Now that he's writing again, Sturm says he has close to a dozen songs for an upcoming album. "There are 10 right now. I was just going to do an E.P. and then I thought there was enough to do a short full length. So, I just wanted to get started and do it in one really big push, instead of piecing it out. So, I was trying to carve out time to get started on it, but then I started writing a couple more songs and now I've got one more done and two more that are halfway done. I'm going to wait to record until after I get these done. I'm not going to rush through to get them on there, but I'm confident about getting them on there. So, it probably will end up being 12 tracks."

Given that he utilized a band for his last album, fans might expect more of that full-bodied sound for this upcoming record. But, due to the hectic, random nature of New York musicians and a decision made some years ago, the album will consist of the bare essentials.
"Very shortly after I did the last record, I wanted to do something stripped down. I'd spent a lot of time playing and performing songs with just a guitar and none of that ended up on the album," he says. "I'm solidifying how I want the overall sound to be on the new album. I just basically want a guitar, a microphone and a big, echoey room. Almost like a Jason Molina kind of thing. I'm doing it all on my own. I have a couple people who have had some really incredible experiences with engineering and mastering. They've worked with some pretty big names and they're going to help me out with post-production. All of the tracking and recording, I'm doing that at home."

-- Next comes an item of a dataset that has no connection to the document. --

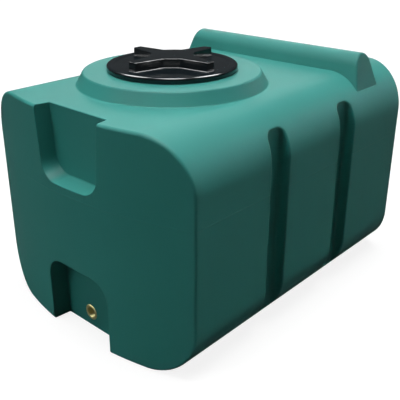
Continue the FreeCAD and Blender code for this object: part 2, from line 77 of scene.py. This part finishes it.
class Signal:
    """A shader socket that takes part in Python expressions."""

    def __init__(self, shader: "Shader", socket: bpy.types.NodeSocket) -> None:
        """Wrap an output socket of a shader's tree.

        Args:
            shader: The shader whose tree holds the socket.
            socket: The output socket.
        """
        self.shader = shader
        self.socket = socket

    def _math(self, operation: str, *values: Any) -> "Signal":
        """Add a Math node.

        Args:
            operation: The Math node's operation.
            values: Numbers or signals for its inputs, in order.

        Returns:
            The node's value.
        """
        return self.shader.node("ShaderNodeMath", {"operation": operation}, dict(enumerate(values)))

    def __add__(self, other: Any) -> "Signal":
        """Return self + other."""
        return self._math("ADD", self, other)

    def __radd__(self, other: Any) -> "Signal":
        """Return other + self."""
        return self._math("ADD", other, self)

    def __sub__(self, other: Any) -> "Signal":
        """Return self - other."""
        return self._math("SUBTRACT", self, other)

    def __rsub__(self, other: Any) -> "Signal":
        """Return other - self."""
        return self._math("SUBTRACT", other, self)

    def __mul__(self, other: Any) -> "Signal":
        """Return self * other."""
        return self._math("MULTIPLY", self, other)

    def __rmul__(self, other: Any) -> "Signal":
        """Return other * self."""
        return self._math("MULTIPLY", other, self)

    def size(self) -> "Signal":
        """Return the absolute value."""
        return self._math("ABSOLUTE", self)

    def band(self, start: Number, end: Number, low: Number = 0.0, high: Number = 1.0) -> "Signal":
        """Map a smooth step to an output range.

        Args:
            start: Where the step begins.
            end: Where the step ends.
            low: Value before the step.
            high: Value after the step.

        Returns:
            The mapped value.
        """
        sockets = {0: self, 1: start, 2: end, 3: low, 4: high}
        return self.shader.node("ShaderNodeMapRange", {"interpolation_type": "SMOOTHSTEP"}, sockets)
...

Sturm hopes to have the completed album ready by the fall and in the meantime he continues to play gigs as often as he can. He's had a handful of shows at Reservoir and has upcoming performances at Karma Lounge and Googie's Lounge, which is upstairs from The Living Room where Norah Jones was discovered.

But for now, he's gearing up for his second homecoming show in as many years, taking place at Mid City Grill on April 3rd. The Matthew Sturm Band will once again be playing well into the night with plenty of surprise guests and maybe even a new song or two.